Citigroup Admits Overcharging Customers, Offers Refunds

Citibank, the consumer division of financial services multinational Citigroup is refunding $335 million to credit card customers who should have been paying lower annual percentage rates. Fortune reported that under a federal law known as the CARD Act, credit card companies are required to regularly review credit card accounts to determine whether account-holders should receive a rate decrease. However, Citibank admitted on Feb. 23 that it had failed to perform this duty properly for about 10 percent of its cardholders since 2011.

What is the CARD Act?

The Credit Card Accountability Responsibility and Disclosure (CARD) Act of 2009 requires lenders to periodically review accounts whose annual percentage rate (APR) had been raised to see if subsequent good behavior makes them eligible for a rate reduction. From 2011 to 2017, the bank delivered $3 billion in savings through such reviews, about 90 percent of what Citibank customers should have received. “Citi has semi-annually reviewed U.S. credit-card accounts that experienced an interest-rate increase to identify those eligible for a rate reduction,” spokeswoman Liz Fogarty said in a statement, “A periodic internal review identified potential flaws in the methodology used to reevaluate interest rates on some credit-card accounts.”

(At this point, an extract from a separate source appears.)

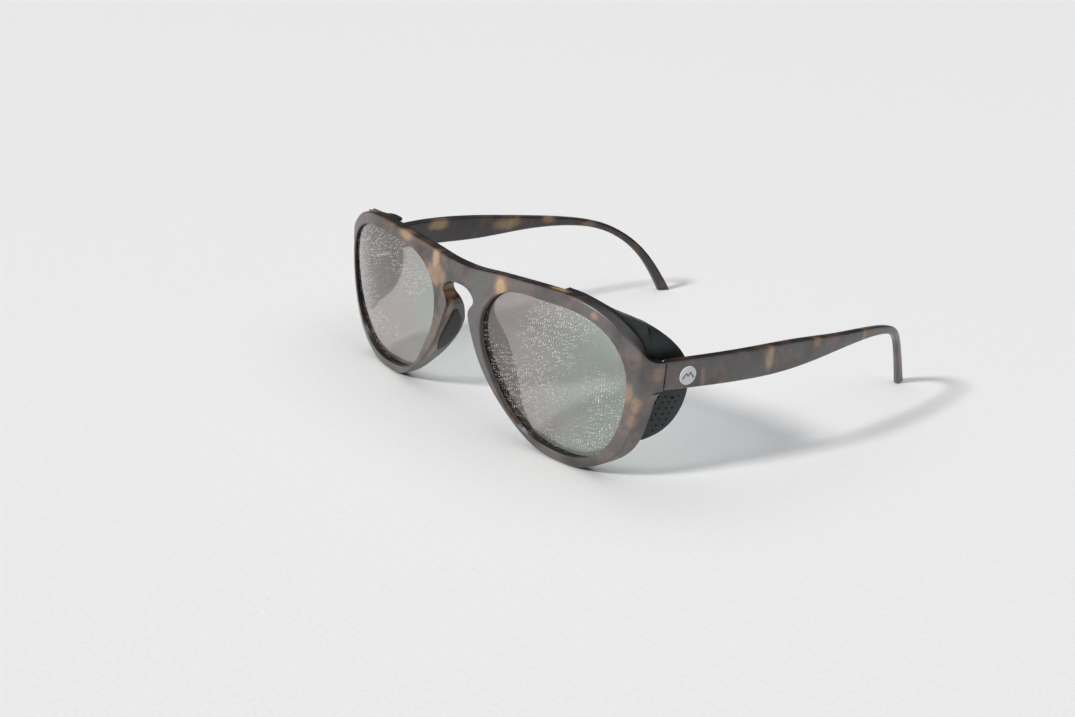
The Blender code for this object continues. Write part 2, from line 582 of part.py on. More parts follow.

What does this mean for Citigroup?

This issue is a setback for Chief Executive Officer Mike Corbat, who has tied some of Citibank’s future growth to expanding its credit-card operation. According to the CFPB in 2015, the bank was ordered to pay $700 million to customers and fined $70 million over illegal practices related to its marketing of card add-on products. In the latest case, Citigroup will issue refunds, or in some instances reduce an account balance, for 1.75 million affected accounts. That works out to an average of about $190 an account, including interest owed. More than half of those affected should have gotten bigger rate cuts, while the rest were entitled to a reduction but didn’t get one. Citigroup managed a total of 250 million accounts across its branded and retail-partner cards during the period in question, and currently has about 120 million accounts. The lender discovered the flaws on its own and self-reported it to regulators, according to the filing. It didn’t find any evidence of misconduct. The Consumer Financial Protection Bureau oversees lenders’ compliance with the CARD Act.

What does this mean for consumers?

With an average refund of $190 per account, Citibank will end up paying out about $335 million. The company will also find customers who no longer have an account with the bank and make sure they receive their refund.